The Top 12 Reasons to Choose FSC, from the FSC Site:

  1. FSC prohibits the conversion of natural forests to plantations, except under extremely limited circumstances.
  2. FSC requires forest managers to protect threatened High Conservation Value Forests (HCVF).
  3. FSC requires that Aboriginal Peoples rights are respected.
  4. FSC prohibits the use of Genetically Modified trees.
  5. 100% of the fibre in FSC-certified products comes from an FSC approved and independently verified source.
  6. FSC sets a common level of performance that companies must meet in order to be certified.
  7. FSC is the only forest certification system supported by major international, national and local Aboriginal, Environmental, and Social groups.
  8. FSC has strict requirements for tracking and labelling products from FSC approved sources.
  9. FSC is an international standard for forest certification that accredits regional standards developed by local stakeholders to reflect the environmental and social realities of those regions.
  10. FSC standards, certification processes and governance require equal, balanced and extensive participation from representatives of Economic, Environmental and Social interests.
  11. The North American and global marketplace recognizes FSC as the most credible and effective forest certification system.
  12. FSC is a transparent and independent verification of the source of forest products.

But it's not all great news. The FSC has come under criticism over the years. It's prohibitively expensive to become certified which limits smaller companies from achieving certification, so it may mean that a better option in a smaller company is overlooked in favor of a larger company with certification.

There have also been some questions regarding the FSC's control of its accredited auditors after investigations in 2007 revealed that Asia Pulp & Paper, a large company with FSC certification, had logged a massive natural forest in Sumatra, Indonesia threatening the survival of orangutans, tigers and elephants on the island. Certification of APP was retracted but this event harmed the credibility of the FSC. Additionally, the FSC endorses old-growth logging and logging of natural and plantation forests—practices that are seemingly not sustainable or carbon positive.

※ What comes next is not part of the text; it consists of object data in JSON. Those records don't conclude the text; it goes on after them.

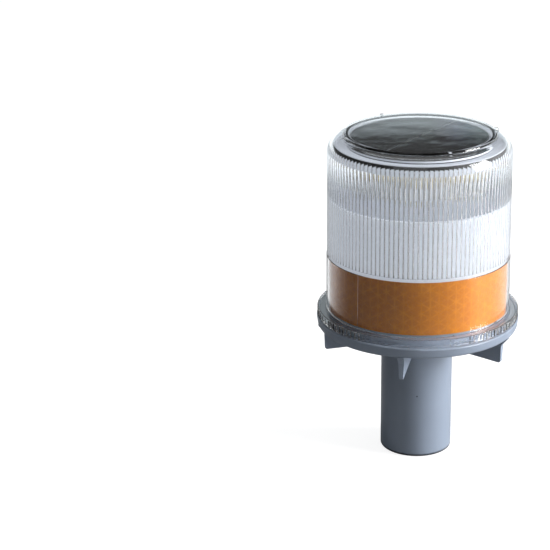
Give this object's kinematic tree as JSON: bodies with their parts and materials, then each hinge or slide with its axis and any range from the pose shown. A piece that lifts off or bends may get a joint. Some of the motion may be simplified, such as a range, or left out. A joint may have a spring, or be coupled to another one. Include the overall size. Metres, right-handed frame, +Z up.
{
  "type": "solar warning lamp",
  "caption": "Solar flashing warning lamp with a clear ribbed lens, an amber reflective band and a round stem that plugs into a traffic cone or post.",
  "frame": {"origin": "bottom centre of the stem, on the surface the lamp stands on", "axes": "+Z up along the stem's axis; -Y is the front, where one fin and the tape are in view"},
  "size_m": [0.1002, 0.1002, 0.1642],
  "materials": {
    "grey_housing": "satin moulded",
    "clear_lens": "polished clear plastic",
    "amber_tape": "prismatic reflective sheet",
    "gasket": "soft silicone",
    "white_plastic": "satin moulded",
    "black_plastic": "satin moulded",
    "bright_reflector": "vacuum metallised",
    "green_board": "solder mask",
    "white_board": "white solder mask",
    "led_resin": "clear amber-tinted resin",
    "screw_steel": "zinc plated",
    "spring_steel": "nickel plated",
    "tinned_copper": "tinned",
    "chip_epoxy": "moulded epoxy",
    "capacitor_sleeve": "shrink sleeve",
    "coil_core": "ferrite and enamel wire",
    "connector_nylon": "natural nylon",
    "cell_jacket": "film jacket over a steel can",
    "black_rubber": "nitrile",
    "foam_tape": "closed-cell foam",
    "panel_backing": "black laminate",
    "silicon": "coated silicon",
    "panel_resin": "clear cast resin",
    "button_plastic": "satin moulded",
    "red_wire": "vinyl insulation",
    "black_wire": "vinyl insulation",
    "white_wire": "vinyl insulation"
  },
  "bodies": {
    "base": {"base_housing": "grey_housing", "flange_gasket": "gasket", "inner_cup": "white_plastic", "cup_screws": "screw_steel", "control_board": "green_board", "board_screws": "screw_steel", "driver_chip": "chip_epoxy", "capacitor": "capacitor_sleeve", "inductor": "coil_core", "board_connectors": "connector_nylon", "led_board": "white_board", "leds": "led_resin", "led_tower": "white_plastic", "tower_screws": "screw_steel", "reflector": "bright_reflector", "panel_tray": "white_plastic", "tray_seal": "black_rubber", "tray_screws": "screw_steel", "panel_pad": "foam_tape", "panel_substrate": "panel_backing", "solar_cell_left": "silicon", "solar_cell_right": "silicon", "bus_ribbon": "tinned_copper", "panel_encapsulant": "panel_resin", "stem_cap": "black_plastic", "cap_seal": "black_rubber", "cap_screws": "screw_steel", "switch_body": "black_plastic", "battery_holder": "black_plastic", "battery_cells": "cell_jacket", "contact_springs": "spring_steel", "contact_strap": "spring_steel", "battery_lead_red": "red_wire", "battery_lead_black": "black_wire", "switch_leads": "white_wire", "led_leads": "white_wire", "panel_lead_red": "red_wire", "panel_lead_black": "black_wire"},
    "lens": {"lens_cover": "clear_lens", "reflective_tape": "amber_tape"},
    "button": {"power_button": "button_plastic"}
  },
  "joints": [
    {"name": "lens_twist", "type": "hinge", "parent": "base", "child": "lens", "pos_m": [0, 0, 0.0715], "axis": [0, 0, 1], "range_deg": [0, 25]},
    {"name": "button_press", "type": "slide", "parent": "base", "child": "button", "axis": [0, 0, 1], "range_m": [0, 0.0015], "stiffness_N_per_m": 300, "springref_m": -0.001}
  ]
}
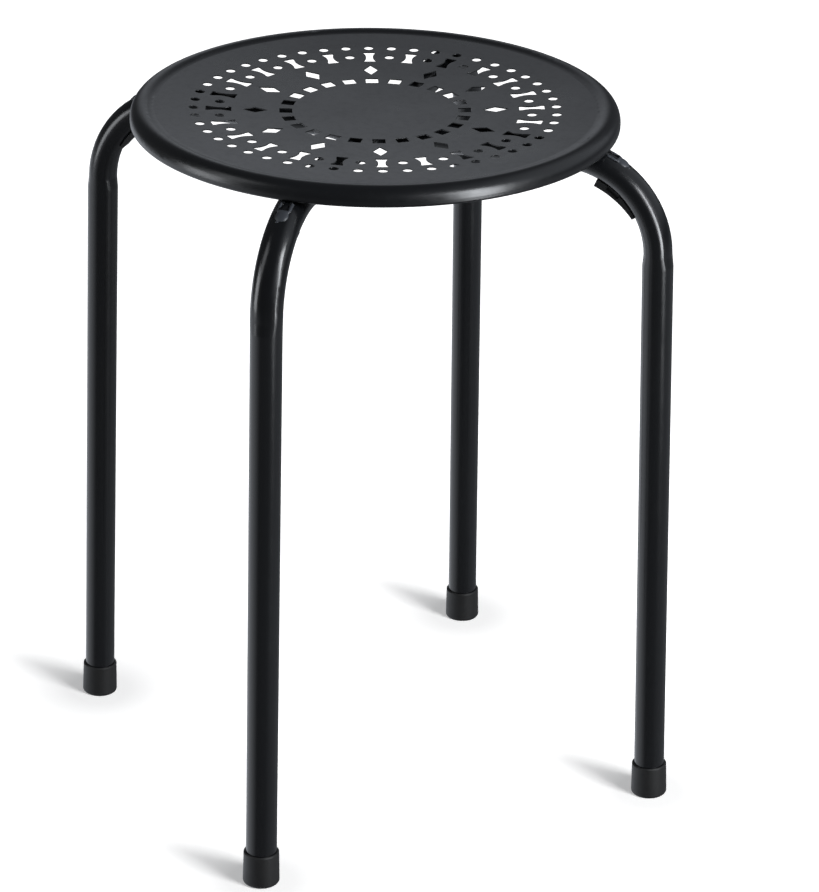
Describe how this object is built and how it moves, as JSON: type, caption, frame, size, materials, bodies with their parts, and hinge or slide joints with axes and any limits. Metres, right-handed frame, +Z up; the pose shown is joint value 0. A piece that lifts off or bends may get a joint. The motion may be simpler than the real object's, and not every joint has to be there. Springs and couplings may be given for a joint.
{
  "type": "stacking stool",
  "caption": "Round backless stacking stool: perforated pressed steel pan seat on two crossed bent tube frames with push-on foot caps and stacking bumpers",
  "frame": {"origin": "on the floor under the middle of the seat", "axes": "+Z up; the right leg stands on +X, the back leg on +Y, the left leg on -X and the front leg on -Y"},
  "size_m": [0.4046, 0.4046, 0.44],
  "materials": {
    "powder_coated_seat": "satin black powder coat on pressed steel sheet",
    "powder_coated_tube": "semi-gloss black powder coat on steel tube",
    "foot_cap_plastic": "matte black moulded plastic",
    "pad_plastic": "satin black moulded plastic"
  },
  "bodies": {
    "root": {"seat_pan": "powder_coated_seat", "side_leg_frame": "powder_coated_tube", "front_back_leg_frame": "powder_coated_tube", "right_foot_cap": "foot_cap_plastic", "back_foot_cap": "foot_cap_plastic", "left_foot_cap": "foot_cap_plastic", "front_foot_cap": "foot_cap_plastic", "right_stacking_pad": "pad_plastic", "back_stacking_pad": "pad_plastic", "left_stacking_pad": "pad_plastic", "front_stacking_pad": "pad_plastic", "right_seat_bracket": "powder_coated_tube", "back_seat_bracket": "powder_coated_tube", "left_seat_bracket": "powder_coated_tube", "front_seat_bracket": "powder_coated_tube"}
  },
  "joints": []
}
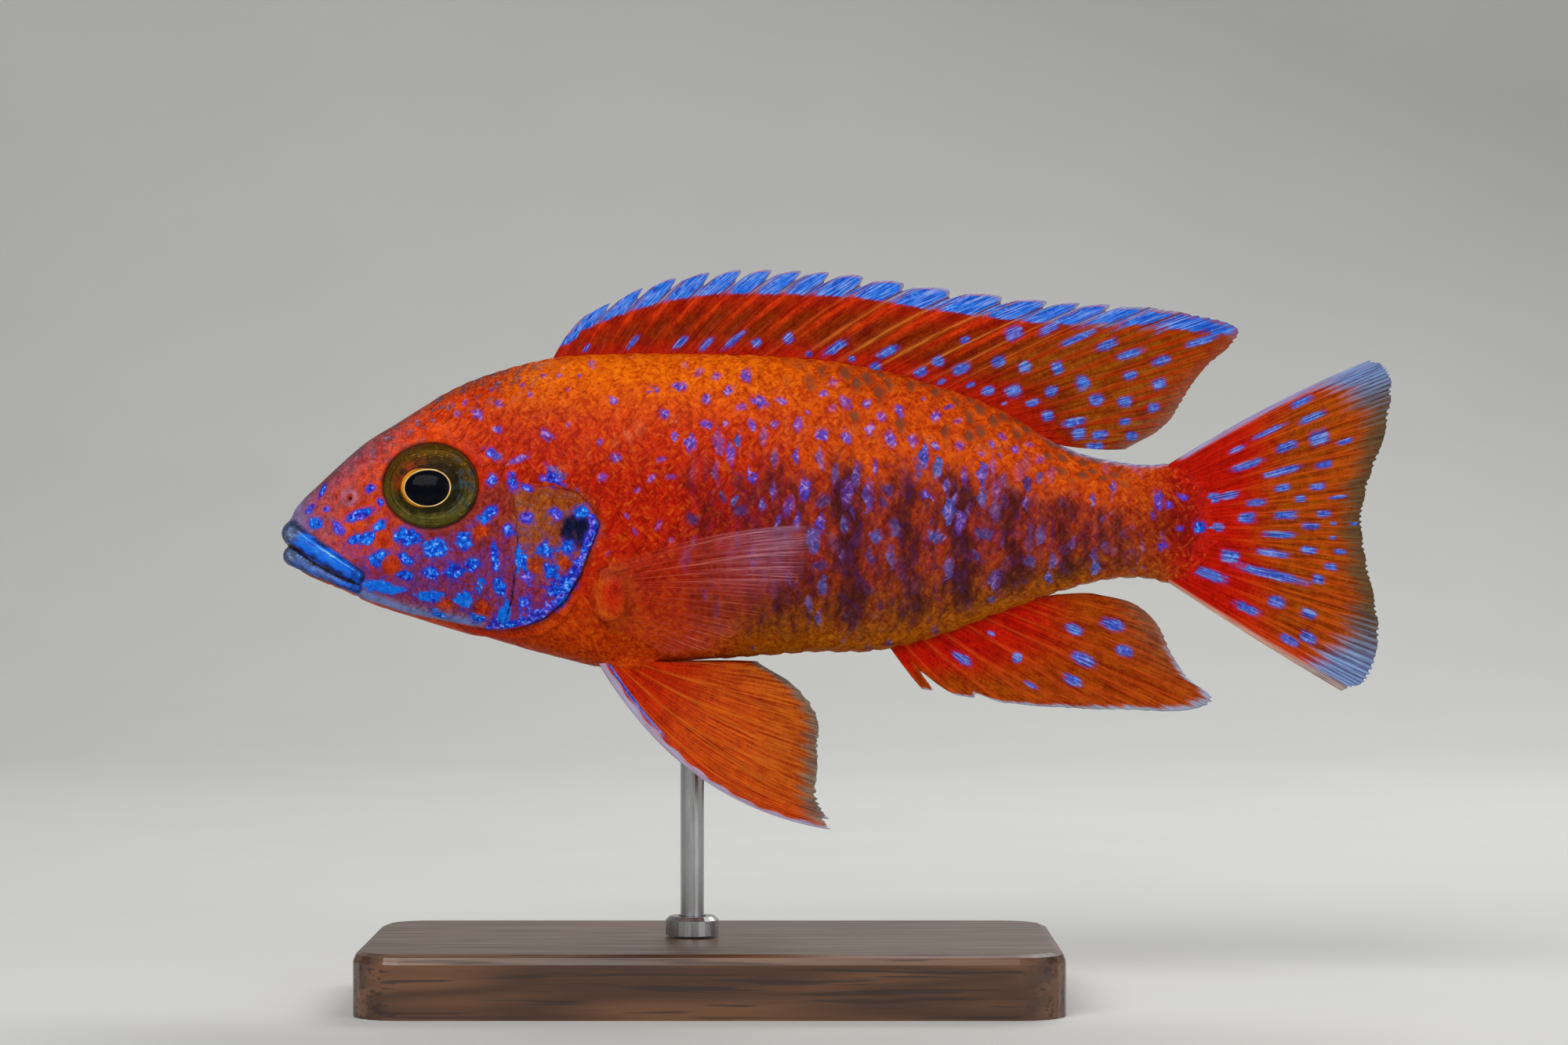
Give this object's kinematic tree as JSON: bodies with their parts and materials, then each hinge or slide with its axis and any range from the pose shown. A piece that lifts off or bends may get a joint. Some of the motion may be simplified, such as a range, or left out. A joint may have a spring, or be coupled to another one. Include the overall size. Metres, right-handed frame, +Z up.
{
  "type": "peacock cichlid",
  "caption": "Life-size still model of an adult male peacock cichlid, orange-red with iridescent blue spots, swimming level on a plain rod and wooden base",
  "frame": {"origin": "On the surface that the stand rests on, under the middle of the whole model's box; the head points to -X, the fish's left side to -Y, up is +Z", "axes": "X runs from head to tail, Y from the left side to the right side, Z up"},
  "size_m": [0.1419, 0.048, 0.0931],
  "materials": {
    "skin": "wet fish skin under small overlapping scales, orange-red with blue iridescent spots",
    "lips": "smooth wet blue lips",
    "eyes": "clear cornea over a brown-olive iris with a thin gold ring and a black pupil",
    "fins": "thin rayed fin skin, red with blue dashes and pale translucent margins",
    "stand_wood": "dark stained wood, satin lacquer",
    "stand_metal": "plain brushed steel rod and collar"
  },
  "bodies": {
    "root": {"head": "skin", "lower_jaw": "skin", "gill_cover_left": "skin", "gill_cover_right": "skin", "trunk_front": "skin", "trunk_rear": "skin", "tail_stem": "skin", "upper_lip": "lips", "lower_lip": "lips", "eye_left": "eyes", "eye_right": "eyes", "dorsal_fin": "fins", "anal_fin": "fins", "caudal_fin": "fins", "pelvic_fin_left": "fins", "pelvic_fin_right": "fins", "pectoral_fin_left": "fins", "pectoral_fin_right": "fins", "stand_base": "stand_wood", "stand_rod": "stand_metal", "stand_collar": "stand_metal"}
  },
  "joints": []
}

In response to this criticism, the FSC has worked to maintain high standards and responded to critics quickly and openly. They have revised guidelines to stay current and encouraged members in good standing to file disputes for investigations.

The gist of FSC certification: It's generally a decent option that filters out the worst offenders. But its policies may limit smaller companies from achieving certification, so don't rule out the little guy when comparing building materials, products and paper choices.